February 1, 2011
Dear Community members,
Thank you for the opportunity to share some information and background on the state of contract negotiations in Hollis. For many years, Hollis teachers and the School Board have been able to work in partnership to reach an agreement that is in the best interest of Hollis students, community members, and educators. It is an enormous disappointment to Hollis Primary School and Hollis Upper Elementary School teachers to find ourselves at impasse, and we would like to present our rationale for the position that we are in.
Last year, the teachers and the School Board were able to negotiate a tentative contract in time for the district meeting. However, for numerous reasons (Evergreen law, lack of specific language available during the town meeting, etc) the contract was voted down at the town meeting and the elementary teachers went without a new contract. This meant that in the 2010-2011 school year, teachers received no increase in salary. Going without a cost of living increase in salary has put a terrific strain on many of our families. The average teacher salary in Hollis is $55,226, and
they pay $7,615-$12,213 (36-40%) of their health care plan annually. Up against the district health insurance cap of $1,140 per month, our teachers on the two-person and family plans are now paying 100% of the Health insurance increase each year.

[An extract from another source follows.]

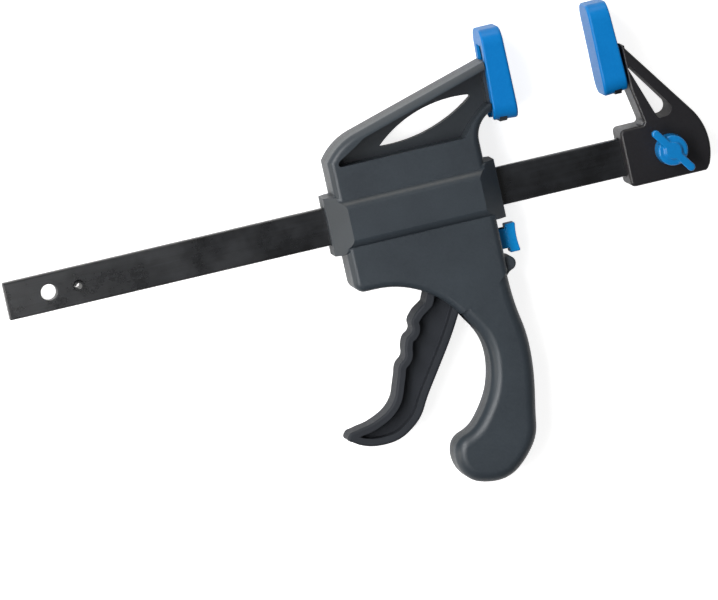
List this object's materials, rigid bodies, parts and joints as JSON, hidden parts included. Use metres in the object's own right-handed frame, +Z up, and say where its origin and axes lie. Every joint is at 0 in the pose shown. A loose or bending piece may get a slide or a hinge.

However, despite the disappointment of working without a contract and economic strain that has required many of our teachers to find second jobs, Hollis teachers continue to maintain the high educational standards Hollis schools are known for. In grade level teams and Professional Learning Communities, our teachers have worked diligently to strengthen and refine district programs and continuously analyze multiple data points to assure individual student growth. 72% of our teachers hold Master’s degrees or beyond, as opposed to 52% of teachers in the state. Hollis teachers actively participate in professional development opportunities to stay on top of the latest educational trends. Our teachers create rich learning experiences for their students though implementing district programs, creating original lessons, participating on Curriculum Development Committees, as well as leading after school activities such as Homework Club, Student Council, Literacy and Spanish Night, Summer Camps, Strings Program, and countless others. Teachers in Hollis are meeting the challenge of increased accountability and professional responsibilities with energy and enthusiasm.
This year, the School Board went back to the table with HPS/HUES teachers to attempt to negotiate a new contract. On January 4th, mediation failed. As a result, the Feb 1st deadline to negotiate a contract was not met.
Throughout the Negotiations process, HEA presented modest, cost-sensitive proposals out of consideration for the families in the district during these tough economic times. Recognizing that many community members also face the rising cost of health insurance, the HEA was willing to accept no additional increase to the district’s health insurance cap with the agreement that the district would work in committee to find more cost effective health care options to offer our teachers. This compromise would have required Hollis teachers on the family plan to pay 41-44% of the annual health care cost in the first year of the contract. HEA was willing to accept a step raise with no percentage raise and no plan to make-up steps lost last year. Hollis School Board was not willing to agree to any proposals without the Hollis Education Association’s acceptance of three broad based, far reaching language changes.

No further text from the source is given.